What image do you think of when you hear the words teen parent? Now take a second. I really want you to think about this. When I mention teen parent what comes to mind?
Chances are you are visualizing a teen mother pushing her baby in a stroller or holding her baby in her arms while she calms him or her to sleep. Regardless of what she is doing, you are probably visualizing a teen mom when you hear the phrase teen parent. Am I right?
Society over the years has programmed us to think this way, particularly the media. People interchangeable use teen parent to mean teen mom or vice versa because teen pregnancy is usually seen as a “girl problem”.
Source: The Daily Californian
Last month I wrote a blog post about two shows that emphasize the difficulties of teenage motherhood. The MTV shows, ‘Teen Mom’ and ‘16 and Pregnant’, focus solely on the hardships of teenage mothers, but what about the teen dads? Where do they fit into all this? Why don’t they have their own show?
Periodically, the teen fathers make an appearance on the show. They add for some interesting drama, whether or not they are fighting about child support or being yelled at by their teen mom for not helping out enough. But the stars of the show are clearly the teen mothers and of course their babies. But last time I checked it still took a female and a male to produce a baby, so why is the mother the center of attention?
It is obvious that teenage fathers are often overlooked. Some would even call them the ‘forgotten partner’. In most cases it is the mother who ends up taking care of the child, while the father pays child support and occasionally attends to the mother and child. Teenage fathers are usually depicted as reckless deviants out to prove their sexual dominance with little worry of consequences; all awhile the teenage mom is stricken with exhaustion because she has been caring for her baby 24/7.

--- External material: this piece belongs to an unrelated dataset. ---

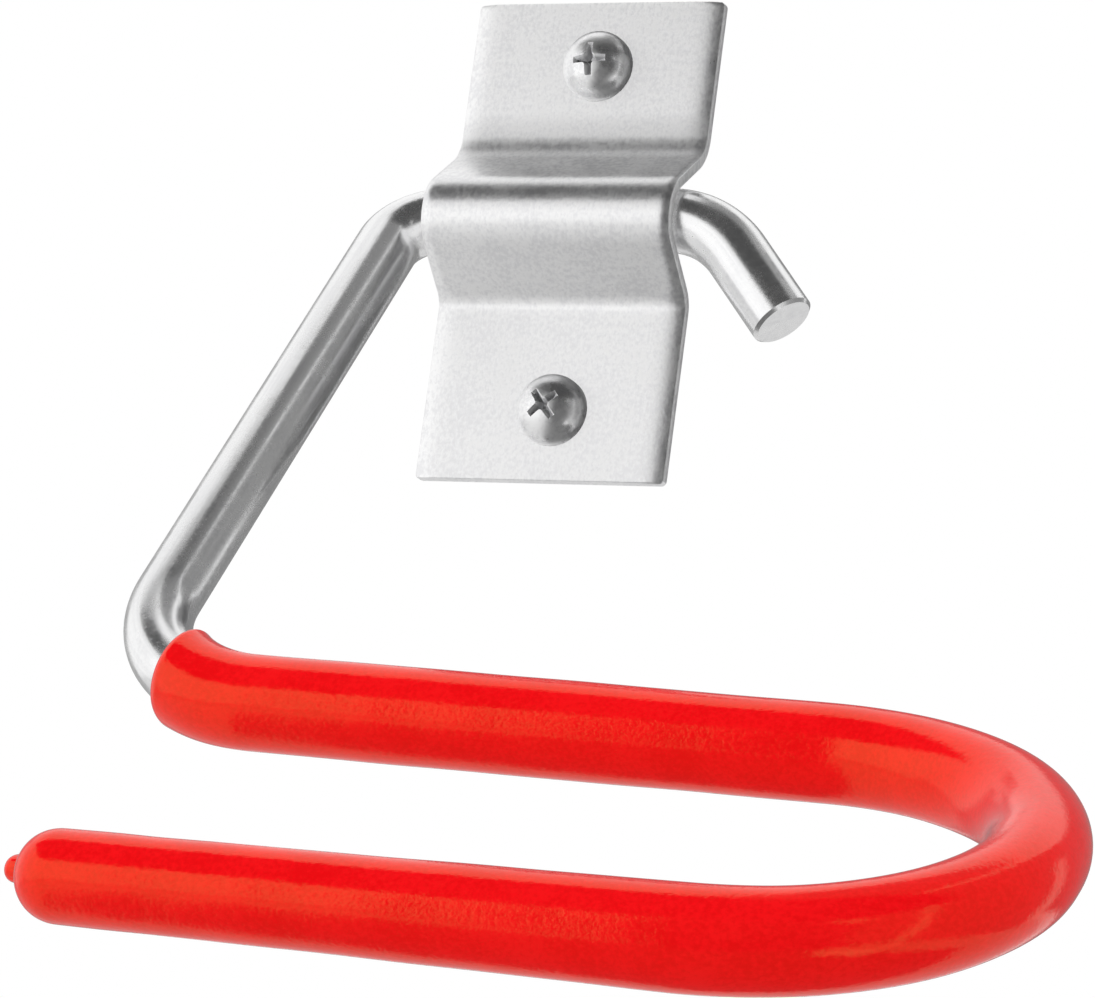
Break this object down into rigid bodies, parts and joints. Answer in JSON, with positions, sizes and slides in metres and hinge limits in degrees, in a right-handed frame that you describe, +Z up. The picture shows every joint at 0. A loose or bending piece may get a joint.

Teen fathers do not just receive this churlish title of negligent scamp because the media has decided to label them so. In fact, there is a strong correlation between teen fathers and delinquent behavior. According to the Rochester Youth Development Study and the Pittsburg Youth Study, prior involvement in delinquent behavior increases the risk that a boy will become a teenage father and teen fathers are likely to engage in delinquent behavior. It is a vicious cycle that has clouded the perception of teenage fatherhood in our society.
This is not to say that all teen fathers are neglectful. In fact, many teen fathers want to be involved with their child’s life. But this perception of the inattentive teen father may prevent young fathers in their efforts to provide for their baby.
When young fathers are empowered and supported, just as their female counterparts are, they are capable of making healthy and positive choices for themselves.
I recently read a story of a young male teen, with the assistance of his mother and sister, who cares for his child without the support of the teen mother. Travis Antonio Luciano is 19 years old and is a single dad. He works five days a week at a café at the Bronx Zoo and just recently received his GED. Luciano got his girlfriend pregnant, who was just 15 at the time. She moved to Philadelphia and occasionally visits their son. Luciano’s story is similar to any other teenage parent caring for a child. He has little to no free time, money is always tight and he simply misses being a kid.
It is stories like Luciano that need to be publicized in order to shed new light on the negative perception of teenage fatherhood. Teen fathers are faced with challenges, too, when they have a child to care for. What needs to be understood is that teen parent can and does mean teen dad too!